2- Dâva konusuna esas olan hesaplar dâvâlıya aitse, bu du­rumda dâva daha kuvvetlidir. Hesapları yazan ya dâvâlıdır, ya­hut kâtibidir: Yazı dâvâlıya aitse fevkalâde mahkeme hâkimi, yazının kendine âit olup olmadığını dâvâlıdan sorar, itiraf ederse, muhtevasının ne olduğunu bilip bilmediği de sorulur. Ne olduğunu ikrar ederse, doğruluğunu bilip bilmediği sorulur. Bunu da ikrar ederse hesabın doğruluğunu kabul etmiş sayılır. Dâva konusu şeye, hükmedilir. Yazının kendisine ait olduğunu kabullenir, fakat muhtevasını bilmediğini söylerse, hâkim örfe dayanarak dâvâlı aleyhine hükmeder. Çünkü hesâb-ı carîler rastgele yazılan hesaplardan daha sıhhatli sayılır. Fakat hukuk­çulardan bir grup bu tatbikatın aleyhindedirler. Daha önce de istiktâba karşı oldukları belirtilmişti. Dâvâlı, yazının doğruluğu­nu itiraf etmedikçe hakkında kesin hüküm verilmez. Bilirkişiye havale edilir. Bilirkişi raporuna dayanan mahkeme kararı ile dâva sona erer.
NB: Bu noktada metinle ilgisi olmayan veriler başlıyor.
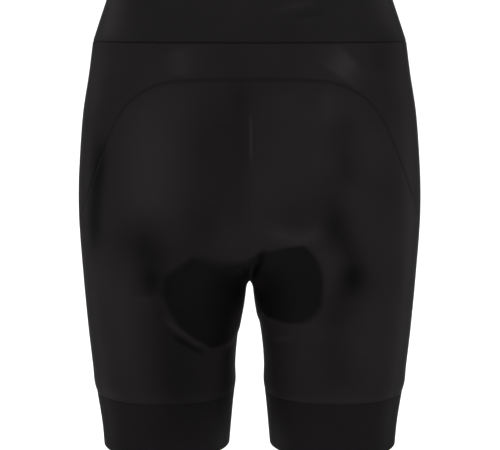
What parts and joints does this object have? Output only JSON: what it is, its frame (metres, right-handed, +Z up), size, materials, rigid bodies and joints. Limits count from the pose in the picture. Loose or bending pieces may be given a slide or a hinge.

Yazı, dâvâlının kâtibine aitse, sual ona yöneltilir. Fakat kâtibe sual sormaya geçmezden önce, dâvâlıya dâva hakkında sorular sorulur. Dâvâlı yazı muhtevasını itiraf ederse, dâva karara bağlanır. Dâvâlı hesap muhtevasını itiraf etmezse, kâti­bine hesaplar hakkında sorular sorulur. Kâtip de inkâr ederse şüphe zayıflar. Kâtip hakikaten töhmet altında ise sıkıştırılır. Güvenilir birisi ise tazyik edilmez. Bunun üzerine kâtip, yazının doğruluğunu itiraf ederse, dâvâlı aleyhine şahit olmuş olur. Adil bir katipse, şahitliğiyle dâvâlı aleyhine hükmedilir. Duruma göre şahitle birlikte davacıya da bir tamamlayıcı yemin teklif edilir. Çünkü muhakeme anındaki durum fevkalâde yetkili mahkeme­lerde hükümlerin değişik oluşuna tesir eder. Her bir duruma göre de sıkıştırmada, tazyikte bir sınır vardır ve hâkim bunu aşamaz. Şahitlerin, tarafların derecesine göre durumları ayırt edilir, taz­yik altında bulundurmada bu, esas olur.[88]




[88] El-Ahkâmu’s-Sultaniyye, Ebu’l-Hasan Habib, Bedir Yayınevi, 1/ 168-174.